Copy out all of the material, matching it word for word.

* _Dataset entries_:
* * * *

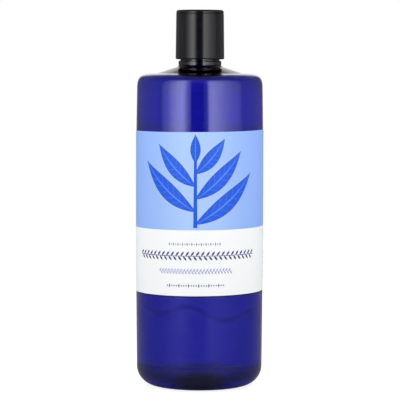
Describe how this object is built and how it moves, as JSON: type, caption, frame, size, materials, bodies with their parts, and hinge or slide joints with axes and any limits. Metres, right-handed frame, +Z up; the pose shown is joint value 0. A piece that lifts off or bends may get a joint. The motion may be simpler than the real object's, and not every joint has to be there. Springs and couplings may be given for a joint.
{
  "type": "hand soap refill bottle",
  "caption": "Round translucent blue bottle with a low shoulder, a wrap label, and a tall smooth black screw cap whose top disc tilts to pour.",
  "frame": {"origin": "middle of the bottle's base, on the surface it stands on", "axes": "+Z up along the bottle's axis, the label's printed front faces -Y"},
  "size_m": [0.083, 0.0829, 0.2437],
  "materials": {
    "blue_pet": "clear cobalt-blue blown plastic, high gloss",
    "blue_soap": "clear liquid seen through the blue wall",
    "white_film": "smooth printed film, low sheen",
    "pale_blue_ink": "printed, low sheen",
    "deep_blue_ink": "printed, low sheen",
    "grey_ink": "printed",
    "navy_ink": "printed",
    "lilac_ink": "printed",
    "slate_ink": "printed",
    "white_foam": "fine closed-cell foam",
    "black_plastic": "smooth moulded black, satin gloss"
  },
  "bodies": {
    "filled_bottle": {"bottle": "blue_pet", "liquid_soap": "blue_soap", "wrap_label": "white_film", "label_blue_field": "pale_blue_ink", "label_leaf_sprig": "deep_blue_ink", "print_bar_grey": "grey_ink", "print_bar_navy": "navy_ink", "print_bar_lilac": "lilac_ink", "print_bar_slate": "slate_ink"},
    "liner": {"cap_liner": "white_foam"},
    "cap": {"cap_shell": "black_plastic"},
    "disc": {"cap_disc": "black_plastic"}
  },
  "joints": [
    {"name": "cap_lift", "type": "slide", "parent": "filled_bottle", "child": "liner", "axis": [0, 0, 1], "range_m": [0, 0.01905]},
    {"name": "cap_turn", "type": "hinge", "parent": "liner", "child": "cap", "pos_m": [0, 0, 0.2123], "axis": [0, 0, 1], "range_deg": [0, 1620]},
    {"name": "disc_tilt", "type": "hinge", "parent": "cap", "child": "disc", "pos_m": [0, 0, 0.2411], "axis": [-1, 0, 0], "range_deg": [0, 17]}
  ],
  "couplings": [
    {"joint": "cap_lift", "follows": "cap_turn", "m_per_rad": 0.00067375}
  ]
}
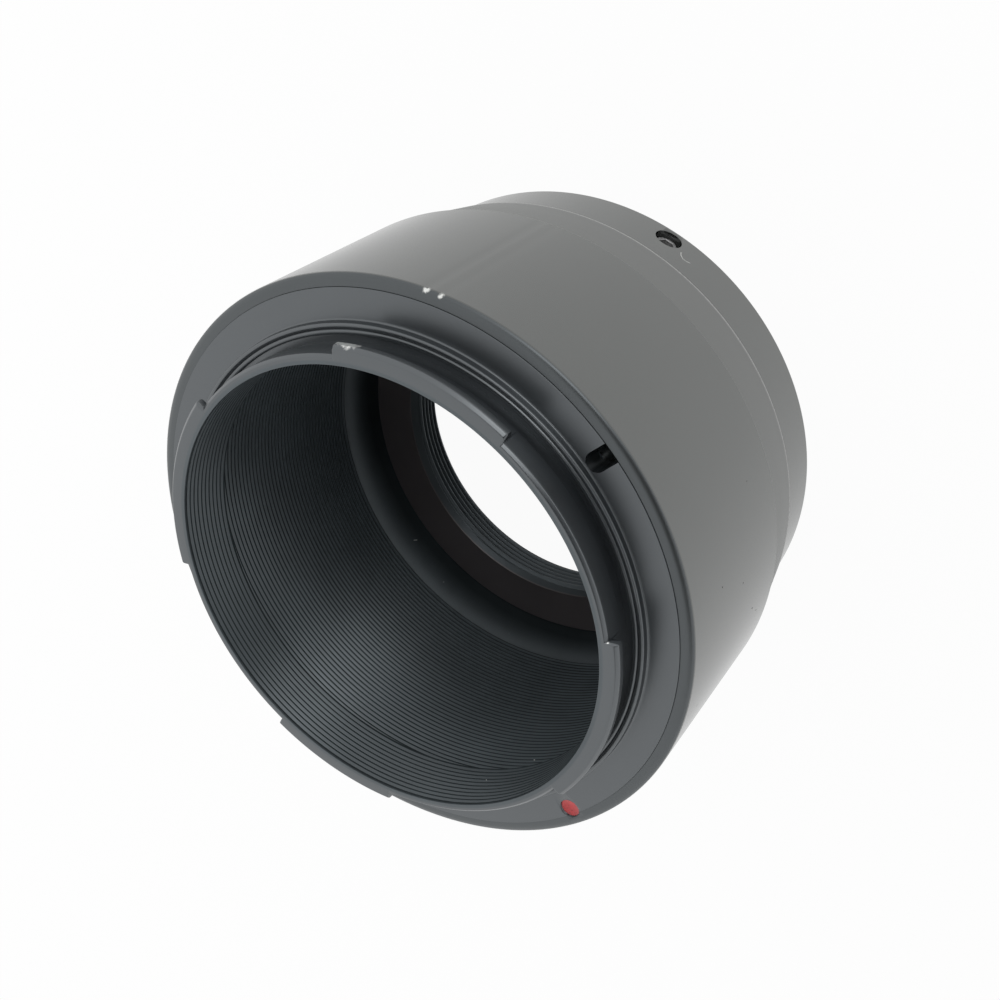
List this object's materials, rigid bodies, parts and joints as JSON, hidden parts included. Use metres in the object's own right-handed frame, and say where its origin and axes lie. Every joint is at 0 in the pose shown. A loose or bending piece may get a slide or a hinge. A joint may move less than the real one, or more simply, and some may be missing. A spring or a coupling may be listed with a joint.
{
  "type": "t-mount adapter",
  "caption": "Short black tube that joins a lens or telescope with a fine external thread to a mirrorless camera: bayonet lugs round a ribbed throat on one end, an internally threaded ring on the other",
  "frame": {"origin": "Centre of the rear face that a lens seats against, on the optical axis", "axes": "+Z along the optical axis towards the camera (bayonet) end, +Y towards the red index dot, +X to the right seen from the camera end with the dot on top"},
  "size_m": [0.066, 0.066, 0.0439],
  "materials": {
    "anodised_barrel": "matte black anodised",
    "anodised_mount": "satin black anodised",
    "anodised_ring": "matte black anodised",
    "blackened_steel": "blackened steel",
    "red_enamel": "red enamel"
  },
  "bodies": {
    "barrel": {"barrel": "anodised_barrel", "bayonet_mount": "anodised_mount", "grub_screws": "blackened_steel", "index_dot": "red_enamel"},
    "t2_ring": {"t2_ring": "anodised_ring"}
  },
  "joints": [
    {"name": "ring_turn", "type": "hinge", "parent": "barrel", "child": "t2_ring", "pos_m": [0, 0, 0.002], "axis": [0, 0, 1], "continuous": true}
  ]
}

* * * *

* _Answer to this exercise_:
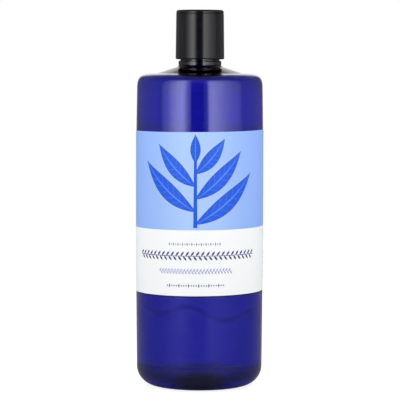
Describe how this object is built and how it moves, as JSON: type, caption, frame, size, materials, bodies with their parts, and hinge or slide joints with axes and any limits. Metres, right-handed frame, +Z up; the pose shown is joint value 0. A piece that lifts off or bends may get a joint. The motion may be simpler than the real object's, and not every joint has to be there. Springs and couplings may be given for a joint.
{
  "type": "hand soap refill bottle",
  "caption": "Round translucent blue bottle with a low shoulder, a wrap label, and a tall smooth black screw cap whose top disc tilts to pour.",
  "frame": {"origin": "middle of the bottle's base, on the surface it stands on", "axes": "+Z up along the bottle's axis, the label's printed front faces -Y"},
  "size_m": [0.083, 0.0829, 0.2437],
  "materials": {
    "blue_pet": "clear cobalt-blue blown plastic, high gloss",
    "blue_soap": "clear liquid seen through the blue wall",
    "white_film": "smooth printed film, low sheen",
    "pale_blue_ink": "printed, low sheen",
    "deep_blue_ink": "printed, low sheen",
    "grey_ink": "printed",
    "navy_ink": "printed",
    "lilac_ink": "printed",
    "slate_ink": "printed",
    "white_foam": "fine closed-cell foam",
    "black_plastic": "smooth moulded black, satin gloss"
  },
  "bodies": {
    "filled_bottle": {"bottle": "blue_pet", "liquid_soap": "blue_soap", "wrap_label": "white_film", "label_blue_field": "pale_blue_ink", "label_leaf_sprig": "deep_blue_ink", "print_bar_grey": "grey_ink", "print_bar_navy": "navy_ink", "print_bar_lilac": "lilac_ink", "print_bar_slate": "slate_ink"},
    "liner": {"cap_liner": "white_foam"},
    "cap": {"cap_shell": "black_plastic"},
    "disc": {"cap_disc": "black_plastic"}
  },
  "joints": [
    {"name": "cap_lift", "type": "slide", "parent": "filled_bottle", "child": "liner", "axis": [0, 0, 1], "range_m": [0, 0.01905]},
    {"name": "cap_turn", "type": "hinge", "parent": "liner", "child": "cap", "pos_m": [0, 0, 0.2123], "axis": [0, 0, 1], "range_deg": [0, 1620]},
    {"name": "disc_tilt", "type": "hinge", "parent": "cap", "child": "disc", "pos_m": [0, 0, 0.2411], "axis": [-1, 0, 0], "range_deg": [0, 17]}
  ],
  "couplings": [
    {"joint": "cap_lift", "follows": "cap_turn", "m_per_rad": 0.00067375}
  ]
}
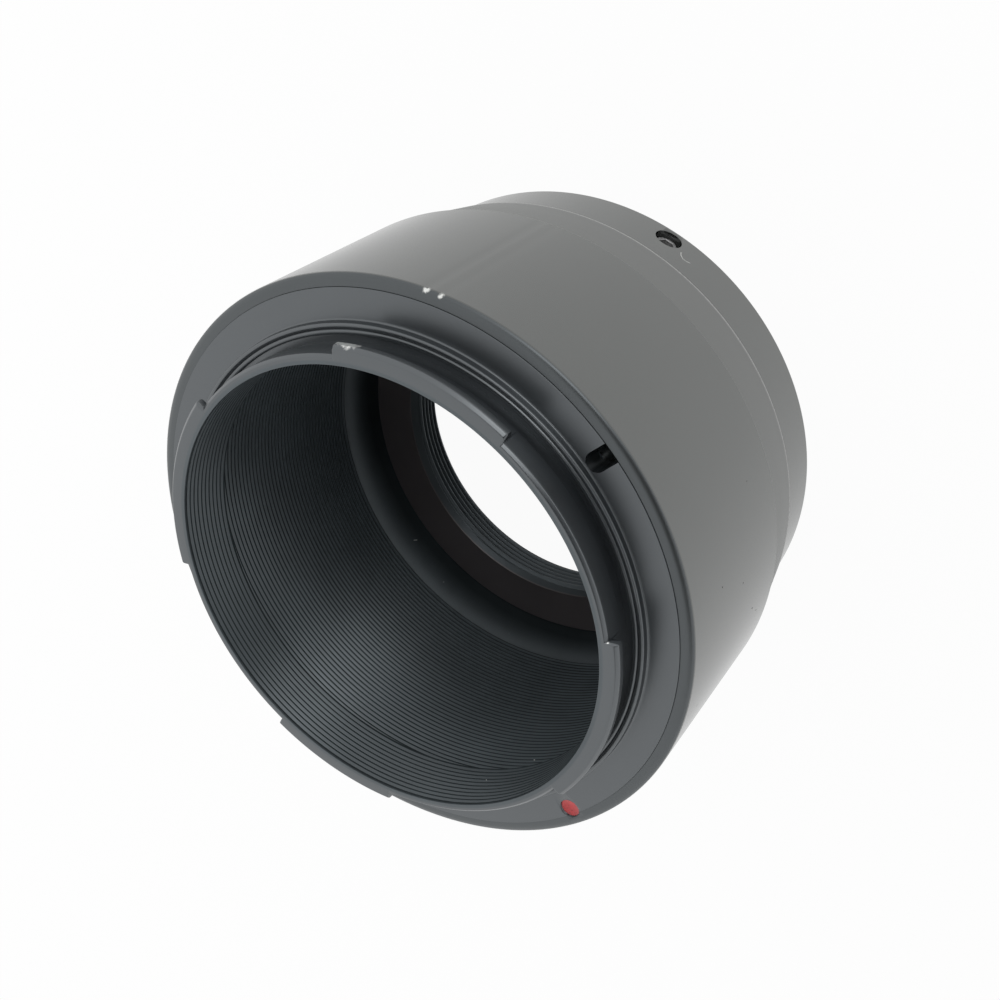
List this object's materials, rigid bodies, parts and joints as JSON, hidden parts included. Use metres in the object's own right-handed frame, and say where its origin and axes lie. Every joint is at 0 in the pose shown. A loose or bending piece may get a slide or a hinge. A joint may move less than the real one, or more simply, and some may be missing. A spring or a coupling may be listed with a joint.
{
  "type": "t-mount adapter",
  "caption": "Short black tube that joins a lens or telescope with a fine external thread to a mirrorless camera: bayonet lugs round a ribbed throat on one end, an internally threaded ring on the other",
  "frame": {"origin": "Centre of the rear face that a lens seats against, on the optical axis", "axes": "+Z along the optical axis towards the camera (bayonet) end, +Y towards the red index dot, +X to the right seen from the camera end with the dot on top"},
  "size_m": [0.066, 0.066, 0.0439],
  "materials": {
    "anodised_barrel": "matte black anodised",
    "anodised_mount": "satin black anodised",
    "anodised_ring": "matte black anodised",
    "blackened_steel": "blackened steel",
    "red_enamel": "red enamel"
  },
  "bodies": {
    "barrel": {"barrel": "anodised_barrel", "bayonet_mount": "anodised_mount", "grub_screws": "blackened_steel", "index_dot": "red_enamel"},
    "t2_ring": {"t2_ring": "anodised_ring"}
  },
  "joints": [
    {"name": "ring_turn", "type": "hinge", "parent": "barrel", "child": "t2_ring", "pos_m": [0, 0, 0.002], "axis": [0, 0, 1], "continuous": true}
  ]
}